▶ **Working data**
>>>
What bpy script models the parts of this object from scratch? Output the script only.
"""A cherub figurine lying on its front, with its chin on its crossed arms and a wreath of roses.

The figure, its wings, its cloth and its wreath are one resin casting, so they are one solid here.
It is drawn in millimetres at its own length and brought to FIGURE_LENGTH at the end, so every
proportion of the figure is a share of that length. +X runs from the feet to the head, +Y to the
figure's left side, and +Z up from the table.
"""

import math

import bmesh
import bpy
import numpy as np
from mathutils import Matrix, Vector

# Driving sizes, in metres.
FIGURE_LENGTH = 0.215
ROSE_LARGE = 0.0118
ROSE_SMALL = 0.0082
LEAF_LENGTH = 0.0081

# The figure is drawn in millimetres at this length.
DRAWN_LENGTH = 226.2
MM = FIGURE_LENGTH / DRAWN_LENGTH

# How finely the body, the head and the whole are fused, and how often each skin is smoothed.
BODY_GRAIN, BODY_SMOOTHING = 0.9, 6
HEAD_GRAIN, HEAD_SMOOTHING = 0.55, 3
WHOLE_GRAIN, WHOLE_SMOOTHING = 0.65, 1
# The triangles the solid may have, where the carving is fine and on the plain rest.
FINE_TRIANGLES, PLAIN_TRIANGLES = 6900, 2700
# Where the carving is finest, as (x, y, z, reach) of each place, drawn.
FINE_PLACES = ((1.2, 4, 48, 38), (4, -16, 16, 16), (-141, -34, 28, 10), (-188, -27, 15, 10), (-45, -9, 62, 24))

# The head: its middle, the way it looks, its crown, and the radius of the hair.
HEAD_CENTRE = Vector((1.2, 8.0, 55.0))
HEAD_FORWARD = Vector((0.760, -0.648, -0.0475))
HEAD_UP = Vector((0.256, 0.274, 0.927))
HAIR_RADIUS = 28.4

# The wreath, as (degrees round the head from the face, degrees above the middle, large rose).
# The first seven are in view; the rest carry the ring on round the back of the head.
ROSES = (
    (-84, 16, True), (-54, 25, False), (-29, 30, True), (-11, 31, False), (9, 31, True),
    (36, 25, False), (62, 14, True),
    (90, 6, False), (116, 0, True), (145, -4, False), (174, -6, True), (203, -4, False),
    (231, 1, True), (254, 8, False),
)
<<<
>>>
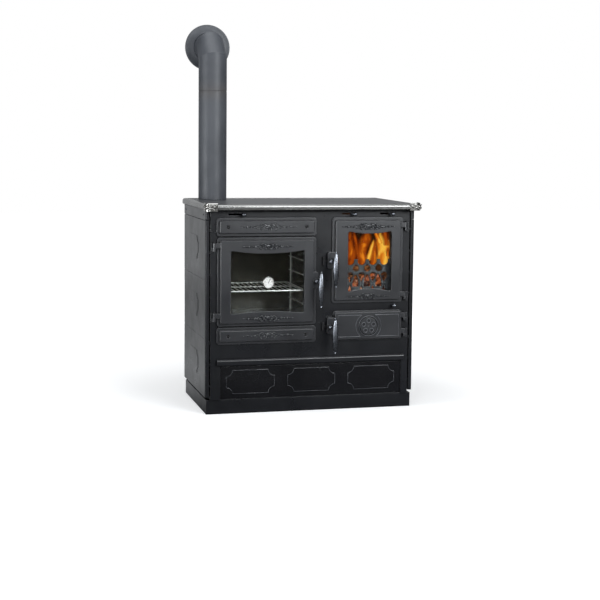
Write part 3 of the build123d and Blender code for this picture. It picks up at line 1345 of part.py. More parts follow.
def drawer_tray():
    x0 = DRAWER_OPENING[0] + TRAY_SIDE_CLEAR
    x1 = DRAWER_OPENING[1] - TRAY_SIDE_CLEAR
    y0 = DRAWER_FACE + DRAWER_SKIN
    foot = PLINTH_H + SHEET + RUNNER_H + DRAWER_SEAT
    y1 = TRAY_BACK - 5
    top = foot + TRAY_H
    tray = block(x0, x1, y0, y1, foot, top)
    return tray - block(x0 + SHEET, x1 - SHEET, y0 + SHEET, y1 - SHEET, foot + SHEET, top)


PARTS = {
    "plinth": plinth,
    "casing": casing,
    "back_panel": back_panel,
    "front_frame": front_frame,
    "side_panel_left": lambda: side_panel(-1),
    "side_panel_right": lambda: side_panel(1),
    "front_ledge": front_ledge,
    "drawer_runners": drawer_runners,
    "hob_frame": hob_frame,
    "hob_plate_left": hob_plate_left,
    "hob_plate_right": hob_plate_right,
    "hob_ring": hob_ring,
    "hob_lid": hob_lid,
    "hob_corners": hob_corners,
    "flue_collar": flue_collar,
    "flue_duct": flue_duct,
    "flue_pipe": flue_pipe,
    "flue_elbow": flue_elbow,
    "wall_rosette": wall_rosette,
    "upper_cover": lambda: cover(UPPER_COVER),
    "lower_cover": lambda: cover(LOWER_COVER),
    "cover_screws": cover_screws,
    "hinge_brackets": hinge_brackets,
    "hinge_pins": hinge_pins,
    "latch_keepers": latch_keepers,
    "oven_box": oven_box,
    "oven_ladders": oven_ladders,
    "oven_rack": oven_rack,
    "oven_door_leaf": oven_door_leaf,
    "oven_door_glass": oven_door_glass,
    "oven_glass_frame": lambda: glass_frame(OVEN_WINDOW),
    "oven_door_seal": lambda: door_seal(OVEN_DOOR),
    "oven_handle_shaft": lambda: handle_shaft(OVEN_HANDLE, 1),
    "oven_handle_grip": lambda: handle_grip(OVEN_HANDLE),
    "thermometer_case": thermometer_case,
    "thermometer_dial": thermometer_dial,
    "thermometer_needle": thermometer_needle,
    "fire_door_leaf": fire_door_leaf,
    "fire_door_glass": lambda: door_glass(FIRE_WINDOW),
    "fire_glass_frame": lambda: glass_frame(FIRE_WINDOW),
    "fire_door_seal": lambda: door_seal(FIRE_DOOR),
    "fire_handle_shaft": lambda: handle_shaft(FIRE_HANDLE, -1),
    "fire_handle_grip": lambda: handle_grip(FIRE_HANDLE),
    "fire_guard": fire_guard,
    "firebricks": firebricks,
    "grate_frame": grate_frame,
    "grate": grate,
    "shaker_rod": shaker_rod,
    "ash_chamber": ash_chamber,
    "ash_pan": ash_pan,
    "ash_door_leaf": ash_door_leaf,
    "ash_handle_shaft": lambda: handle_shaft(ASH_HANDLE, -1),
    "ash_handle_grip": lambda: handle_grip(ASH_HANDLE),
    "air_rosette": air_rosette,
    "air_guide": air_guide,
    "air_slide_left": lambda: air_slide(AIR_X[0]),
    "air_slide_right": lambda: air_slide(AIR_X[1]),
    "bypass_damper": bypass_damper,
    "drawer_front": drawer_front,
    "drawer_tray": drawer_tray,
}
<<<
▶ **Task brief**
Your task is to reproduce exactly the lines beginning at the line containing "Write part 3" and ending at the line containing "return tray - block(x0", inclusive.

▶ **Answer to this exercise**
Write part 3 of the build123d and Blender code for this picture. It picks up at line 1345 of part.py. More parts follow.
def drawer_tray():
    x0 = DRAWER_OPENING[0] + TRAY_SIDE_CLEAR
    x1 = DRAWER_OPENING[1] - TRAY_SIDE_CLEAR
    y0 = DRAWER_FACE + DRAWER_SKIN
    foot = PLINTH_H + SHEET + RUNNER_H + DRAWER_SEAT
    y1 = TRAY_BACK - 5
    top = foot + TRAY_H
    tray = block(x0, x1, y0, y1, foot, top)
    return tray - block(x0 + SHEET, x1 - SHEET, y0 + SHEET, y1 - SHEET, foot + SHEET, top)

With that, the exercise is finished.